Exit West (2017) is a slim novel by Mohsin Hamid. The book was selected for the 2017 Booker Prize longlist and, for reasons I can't put my finger on exactly, praised by a lot of critics. The story follows Saeed and Nadia, who live in a city in the grips of civil war. We’re not told what city this is, but Homs easily comes to mind. The two fall in love and decide they must flee. Lucky for them, or so they believe, magical portals are opening up around the world. Through them they can transport themselves elsewhere, if they’re able to slip by the guards or find one unattended.

Interestingly, the first such door is in Shinjuku (Kabukicho, judging by the description). Some gangster-type fellow (drinking whisky he didn’t pay for but is entitled to, for whatever reason) with tattoos and a knife in his pocket, spots two young Filipinas dressed in “tropical” clothing and standing by the portal. I’m not sure if Hamid has been to Shinjuku, but young Filipinas in skimpy summer clothes at night, even in winter, is a not unusual sight in the bar hostess district (or perhaps that’s where he got the idea). Anyway, Saeed and Nadia migrate (by means of a magic door) to Mykonos, then to “Dark London” (or “Halo London”), and then later to California, where their relationship soon turns sour. The end.
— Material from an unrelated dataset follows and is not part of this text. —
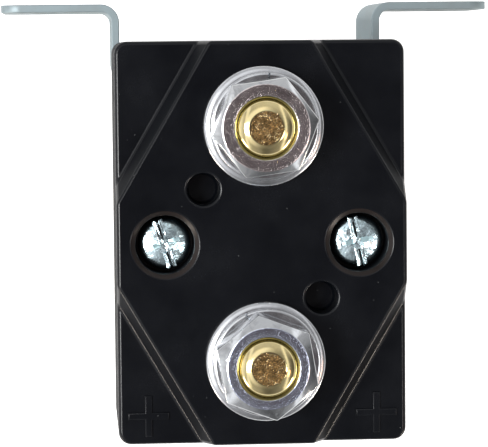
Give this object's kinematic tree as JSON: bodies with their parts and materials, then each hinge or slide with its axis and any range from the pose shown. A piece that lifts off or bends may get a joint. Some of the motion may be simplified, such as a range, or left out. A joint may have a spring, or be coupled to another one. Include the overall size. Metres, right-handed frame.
{
  "type": "dc contactor",
  "caption": "Compact DC contactor with stud terminals on a black moulded housing, an open coil frame below it and a bent bracket for panel mounting.",
  "frame": {"origin": "on the plunger axis at the underside of the magnet frame", "axes": "+Z along the terminal studs, away from the coil; +Y towards the panel that the bracket is screwed to; +X across the line of the studs"},
  "size_m": [0.0746, 0.0666, 0.0791],
  "materials": {
    "moulding": "semi-gloss black thermoset moulding",
    "stud_brass": "bright brass-coloured plating with a dull end face",
    "nut_plating": "bright zinc plating with a violet-grey cast",
    "washer_plating": "bright zinc plating",
    "screw_plating": "bright zinc plating with a faint teal cast",
    "frame_steel": "zinc plated mild steel",
    "bracket_zinc": "zinc plated sheet with a blue-grey cast",
    "silver": "silver alloy contact tips",
    "magnet": "dark sintered magnet",
    "bobbin_plastic": "dark glass-filled nylon",
    "copper": "copper",
    "tape": "amber polyester tape",
    "tinned": "tinned brass",
    "lead_sleeve": "red fibre sleeve",
    "sleeve_brass": "drawn brass tube",
    "pole_steel": "nickel plated soft iron",
    "stainless": "drawn stainless steel",
    "rubber": "black rubber",
    "spring_steel": "spring steel wire",
    "insulator": "natural nylon",
    "clip_steel": "blackened spring steel"
  },
  "bodies": {
    "magnet_frame": {"housing": "moulding", "chamber_base": "moulding", "terminal_studs": "stud_brass", "fixed_contact_tips": "silver", "stud_flat_washers": "washer_plating", "stud_spring_washers": "washer_plating", "stud_nuts": "nut_plating", "cover_screws": "screw_plating", "screw_spring_washers": "washer_plating", "blowout_magnets": "magnet", "top_plate": "frame_steel", "yoke": "frame_steel", "bobbin": "bobbin_plastic", "coil_winding": "copper", "coil_tape": "tape", "coil_terminals": "tinned", "coil_leads": "lead_sleeve", "guide_sleeve": "sleeve_brass", "fixed_pole": "pole_steel", "plunger_stop": "rubber", "return_spring": "spring_steel", "mounting_bracket": "bracket_zinc", "bracket_rivets": "washer_plating"},
    "plunger": {"plunger": "pole_steel", "spindle": "stainless", "spring_seat": "insulator", "spindle_clip": "clip_steel", "contact_spring": "spring_steel"},
    "bridge": {"contact_bridge": "copper", "bridge_tips": "silver", "contact_bush": "insulator", "bush_washer": "insulator"}
  },
  "joints": [
    {"name": "plunger_slide", "type": "slide", "parent": "magnet_frame", "child": "plunger", "axis": [0, 0, 1], "range_m": [0, 0.00316], "stiffness_N_per_m": 500, "springref_m": -0.006, "deforming": ["return_spring"]},
    {"name": "bridge_slide", "type": "slide", "parent": "plunger", "child": "bridge", "axis": [0, 0, 1], "range_m": [-0.0008, 0], "stiffness_N_per_m": 800, "springref_m": 0.004, "deforming": ["contact_spring"]}
  ],
  "couplings": [
    {"joint": "bridge_slide", "follows": "plunger_slide", "ratio": -0.25}
  ]
}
No, the novel isn’t as straightforward or bereft of complexity, but it doesn’t go so deep or wide either. To be perfectly honest, I can’t understand where all the hype over the book came from. The premise is intriguing: migrants use magic doors to transport themselves to safety and seemingly greener pastures, only to be marginalized and attacked by mobs when they arrive. But Saeed and Nadia are woefully underdeveloped. Saeed in particular. And I don’t get why Hamid felt it necessary to remind us often that Nadia smokes pot and doesn’t follow the traditions and norms of her people.

The writing is good apart from the excessive comma use, which I thought made the prose unnecessarily stilted, most of all in the first couple chapters. That said, I don’t regret reading the book. It has its moments, and Hamid had the balls to write about refugee crises, which is something, but if only he’d fleshed things out more (characters, themes, plot, etc.) Also, why not name the unnamed city? Since the destinations are actual places, it's not clear why he chose not to call Homs (or another city) by its actual name.